Vazirani lived in Trenton, New Jersey, with her son Jehan, near the poet Yusef Komunyakaa, who was her partner and Jehan's father. There she taught creative writing as a visiting faculty member at The College of New Jersey. At the time of her death, Vazirani was Writer-in-Residence at the College of William & Mary in Williamsburg, Virginia, with the intent of joining the English department at Emory University.
On 16 July 2003, Vazirani was housesitting in the Chevy Chase, Maryland, home of novelist Howard Norman and his wife, the poet, Jane Shore. There, Vazirani killed her two-year-old son, Jehan, by stabbing him multiple times, then fatally stabbed herself.

==Works==
Vazirani was the author of two poetry collections, White Elephants, winner of the 1995 Barnard New Women Poets Prize, and World Hotel (Copper Canyon Press, 2002), winner of the 2003 Anisfield-Wolf book award. She was a contributing and advisory editor for Shenandoah, a book review editor for Callaloo, and a senior poetry editor for Catamaran, a journal of South Asian literature. She translated poetry from Urdu and had some of her poems translated into Italian.

Her poem "Mouth-Organs and Drums" was published in the anthology Poets Against the War (Nation Books, 2003).

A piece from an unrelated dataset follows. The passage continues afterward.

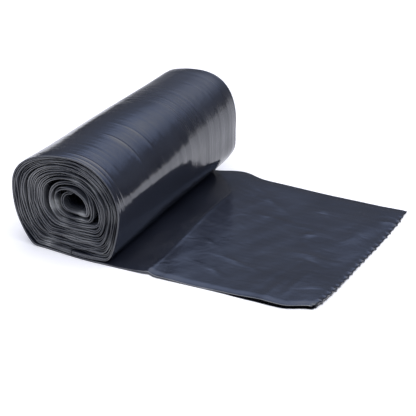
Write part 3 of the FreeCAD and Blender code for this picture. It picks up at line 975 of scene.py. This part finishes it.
def make_world():
    """Soft light from overhead, a dim room round it, and a white backdrop low down.

    The light is a function of height above the horizon alone, and the camera sees plain white.
    """
    world = bpy.data.worlds.new("studio")
    bpy.context.scene.world = world
    world.use_nodes = True
    nodes, links = world.node_tree.nodes, world.node_tree.links
    nodes.clear()
    way = nodes.new("ShaderNodeTexCoord")
    split = nodes.new("ShaderNodeSeparateXYZ")
    links.new(way.outputs["Generated"], split.inputs["Vector"])
    ramp = nodes.new("ShaderNodeValToRGB")
    stops = ramp.color_ramp.elements
    stops[0].position, stops[0].color = 0.0, (*BACKDROP, 1)
    stops[1].position, stops[1].color = 1.0, (*OVERHEAD, 1)
    for height, colour in ROOM:
        stops.new(height).color = (*colour, 1)
    links.new(split.outputs["Z"], ramp.inputs["Fac"])
    light = add_node(nodes, "ShaderNodeBackground", Strength=ROOM_STRENGTH)
    links.new(ramp.outputs["Color"], light.inputs["Color"])
    white = add_node(nodes, "ShaderNodeBackground", Color=(1, 1, 1, 1))
    path = nodes.new("ShaderNodeLightPath")
    choice = nodes.new("ShaderNodeMixShader")
    links.new(path.outputs["Is Camera Ray"], choice.inputs["Fac"])
    links.new(light.outputs["Background"], choice.inputs[1])
    links.new(white.outputs["Background"], choice.inputs[2])
    output = nodes.new("ShaderNodeOutputWorld")
    links.new(choice.outputs["Shader"], output.inputs["Surface"])


# The camera: the point it looks at, its distance in metres, its turn from the row, its look down and its
# roll in radians, and its lens in millimetres.
CAMERA_TARGET = Vector((0.09554, -0.02304, 0.030))
CAMERA_DISTANCE = 2.97093
CAMERA_TURN = -0.4206
CAMERA_DROP = 0.4414
CAMERA_ROLL = 0.0278
CAMERA_LENS = 256.5


def make_camera():
    """A long lens from the near right, looking down on the roll."""
    turn, drop, roll = CAMERA_TURN, CAMERA_DROP, CAMERA_ROLL
    level = math.cos(drop)
    ahead = Vector((math.sin(turn) * level, math.cos(turn) * level, -math.sin(drop)))
    right = Vector((math.cos(turn), -math.sin(turn), 0.0))
    up = right.cross(ahead)
    rolled_right = right * math.cos(roll) + up * math.sin(roll)
    rolled_up = up * math.cos(roll) - right * math.sin(roll)
    data = bpy.data.cameras.new("camera")
    data.lens = CAMERA_LENS
    data.sensor_width = 36.0
    data.clip_end = 100.0
    camera = bpy.data.objects.new("camera", data)
    bpy.context.scene.collection.objects.link(camera)
    axes = Matrix((rolled_right, rolled_up, -ahead)).transposed().to_4x4()
    camera.matrix_world = Matrix.Translation(CAMERA_TARGET - ahead * CAMERA_DISTANCE) @ axes
    bpy.context.scene.camera = camera


def handover_number(line):
    """Number of the middle line's point, low under the second turn, where the surfaces meet."""
    past_first_turn = int((TAIL_REACH + CONTACT_LENGTH + 100.0) / FINE_STEP)
    low_run = np.arange(len(line)) > past_first_turn
    low_run &= (line[:, 0] < HANDOVER_X) & (line[:, 1] < 10.0)
    return int(np.argmax(low_run))


def main():
    film = film_material()
    line = rounded(spaced(middle_line(), FINE_STEP), int(ROUNDING / FINE_STEP))
    normal = outward(line)
    handover = handover_number(line)
    make_outer(line, normal, handover, film)
    make_inner(line, normal, handover, film)
    make_floor()
    make_world()
    make_camera()
    bpy.context.scene.view_settings.view_transform = "Standard"


main()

Vazirani's final collection of poetry, Radha Says, edited by Leslie McGrath and Ravi Shankar, was published in 2009 by Drunken Boat Media.

==Awards==
- 2003, Anisfield-Wolf Book Award
- 1995, Barnard Women Poets Prize

She was a recipient of a Discovery/The Nation Award, a Pushcart Prize, the Poets & Writers Exchange Program Award, fellowships from the Bread Loaf and Sewanee writers conferences, the Glenna Luschei/Prairie Schooner Award for her essay, "The Art of Breathing," included in the anthology How We Live our Yoga (Beacon 2001). She also had a poem in The Best American Poetry 2000.